- _Description of the task_
Repeat, exactly as written, every line from the one holding "for arm, word" through the one holding "for node in". Leave out all other lines.

- _Source excerpt_
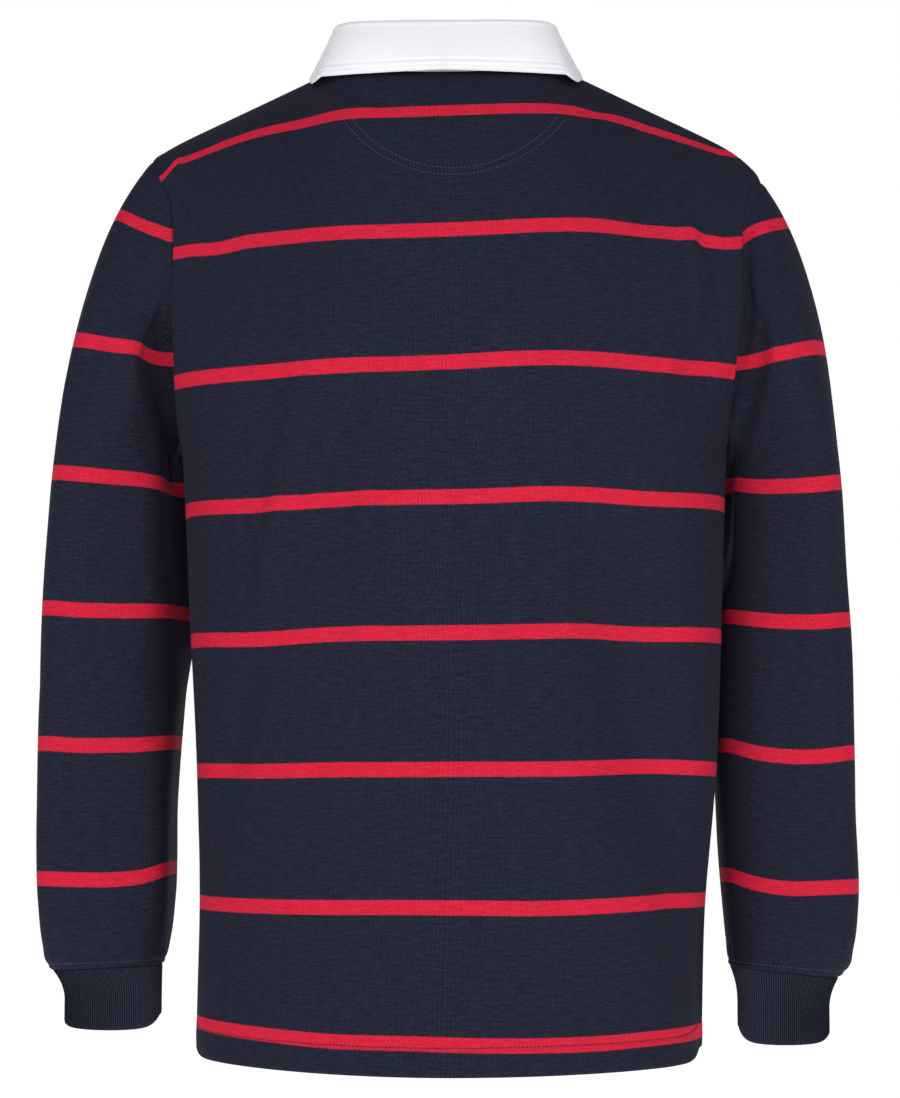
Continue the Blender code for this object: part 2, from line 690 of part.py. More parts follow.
def make_placket(name):
    """Placket strip on the front panel."""
    levels = body_levels()
    inside = (levels > PLACKET_BOTTOM_LEVEL) & (levels < PLACKET_TOP_LEVEL)
    rows = [PLACKET_BOTTOM_LEVEL, *levels[inside], PLACKET_TOP_LEVEL]
    x = np.linspace(PLACKET_HALF_WIDTH, -PLACKET_HALF_WIDTH, PLACKET_COLUMNS + 1)
    x, level = np.meshgrid(x, rows)
    middle = panel(FRONT, 0.5, level)[..., 0]
    slope = (panel(FRONT, 0.5 + STEP, level)[..., 0] - middle) / STEP
    across = 0.5 + (x - middle) / slope
    normal = panel_normal(FRONT, across, level)
    inner = on_grid(panel_faces(FRONT)[0], across, level) + normal * SEAM_GAP
    return wall(name, inner + normal * PLACKET_CLOTH, inner, WHITE)


def make_button(name, height):
    """Round button on the placket, its rim rounded."""
    across, level = panel_place(FRONT, np.array([0.0]), np.array([height]))
    point, normal = panel(FRONT, across, level)[0], panel_normal(FRONT, across, level)[0]
    lift = SEAM_GAP * 2 + PLACKET_CLOTH + BUTTON_THICKNESS / 2
    bpy.ops.mesh.primitive_cylinder_add(
        vertices=BUTTON_SIDES,
        radius=BUTTON_RADIUS,
        depth=BUTTON_THICKNESS,
        location=point + normal * lift,
    )
    button = bpy.context.object
    button.name = name
    button.rotation_euler = (np.arccos(normal[2]), 0, np.arctan2(normal[0], -normal[1]))
    button.data.materials.append(make_material(name, *BUTTON_WHITE))
    bevel = button.modifiers.new("rim", "BEVEL")
    bevel.width = BUTTON_BEVEL
    bevel.segments = 2
    button.data.shade_smooth()
    button.data.set_sharp_from_angle(angle=CREASE_ANGLE)
    return button


def main():
    """Clear the scene and build every piece."""
    for obj in list(bpy.data.objects):
        bpy.data.objects.remove(obj)
    wall("back", *panel_faces(BACK), NAVY)
    wall("front", *panel_faces(FRONT), NAVY)
    for arm, word in ((LEFT, "left"), (RIGHT, "right")):
        make_sleeve(f"sleeve_{word}", arm)
        make_cuff(f"cuff_{word}", arm)
    make_stand("collar_stand")
    make_leaf("collar_fall")
    make_patch("neck_patch")
    make_placket("placket")
    for number, height in enumerate(BUTTON_HEIGHTS, 1):
        make_button(f"button_{number}", height)


main()
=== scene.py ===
"""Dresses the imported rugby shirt: knitted shells with folds, stripes, seams, stitching and studio."""

import logging
import math
from collections.abc import Callable, Sequence
from dataclasses import dataclass, field
from enum import Enum

import bpy
import numpy as np
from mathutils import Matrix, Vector


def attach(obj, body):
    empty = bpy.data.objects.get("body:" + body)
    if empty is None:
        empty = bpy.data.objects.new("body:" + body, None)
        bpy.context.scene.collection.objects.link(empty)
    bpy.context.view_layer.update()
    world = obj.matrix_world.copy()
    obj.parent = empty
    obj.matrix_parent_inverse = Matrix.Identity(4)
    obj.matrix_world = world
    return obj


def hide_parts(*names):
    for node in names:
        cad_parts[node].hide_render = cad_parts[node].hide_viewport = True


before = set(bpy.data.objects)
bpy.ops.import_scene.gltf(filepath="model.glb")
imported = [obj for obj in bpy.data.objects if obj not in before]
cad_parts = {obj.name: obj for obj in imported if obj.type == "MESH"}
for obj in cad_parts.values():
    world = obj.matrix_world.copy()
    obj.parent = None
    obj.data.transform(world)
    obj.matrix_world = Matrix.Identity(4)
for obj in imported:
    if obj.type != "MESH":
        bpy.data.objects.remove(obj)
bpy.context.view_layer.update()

Array = np.ndarray
Material, Piece, Socket = bpy.types.Material, bpy.types.Object, bpy.types.NodeSocket
Table = tuple[tuple[float, ...], ...]
Pair = tuple[float, float]
Triple = tuple[float, float, float]
LOG = logging.getLogger("rugby_shirt")
STEP = 0.002  # step over which slopes are measured
SHARP_ANGLE = 60  # degrees above which an edge is shaded as a crease
FUZZ_ROUGHNESS = 0.30
FUZZ_TINT = (0.62, 0.68, 0.92, 1.0)
FOLD_ROWS = 13  # rows of the collar leaf over the stand's rim


class Side(Enum):
    """Body panel, valued by the way that it faces along Y."""

    BACK = 1
    FRONT = -1


class Arm(Enum):
    """Wearer's arm, valued by its side along X."""

    LEFT = 1
    RIGHT = -1

    @property
    def word(self) -> str:
        """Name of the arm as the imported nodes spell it."""
        return self.name.lower()


# ---- arithmetic of curves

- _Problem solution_
    for arm, word in ((LEFT, "left"), (RIGHT, "right")):
        make_sleeve(f"sleeve_{word}", arm)
        make_cuff(f"cuff_{word}", arm)
    make_stand("collar_stand")
    make_leaf("collar_fall")
    make_patch("neck_patch")
    make_placket("placket")
    for number, height in enumerate(BUTTON_HEIGHTS, 1):
        make_button(f"button_{number}", height)


main()
=== scene.py ===
"""Dresses the imported rugby shirt: knitted shells with folds, stripes, seams, stitching and studio."""

import logging
import math
from collections.abc import Callable, Sequence
from dataclasses import dataclass, field
from enum import Enum

import bpy
import numpy as np
from mathutils import Matrix, Vector


def attach(obj, body):
    empty = bpy.data.objects.get("body:" + body)
    if empty is None:
        empty = bpy.data.objects.new("body:" + body, None)
        bpy.context.scene.collection.objects.link(empty)
    bpy.context.view_layer.update()
    world = obj.matrix_world.copy()
    obj.parent = empty
    obj.matrix_parent_inverse = Matrix.Identity(4)
    obj.matrix_world = world
    return obj


def hide_parts(*names):
    for node in names:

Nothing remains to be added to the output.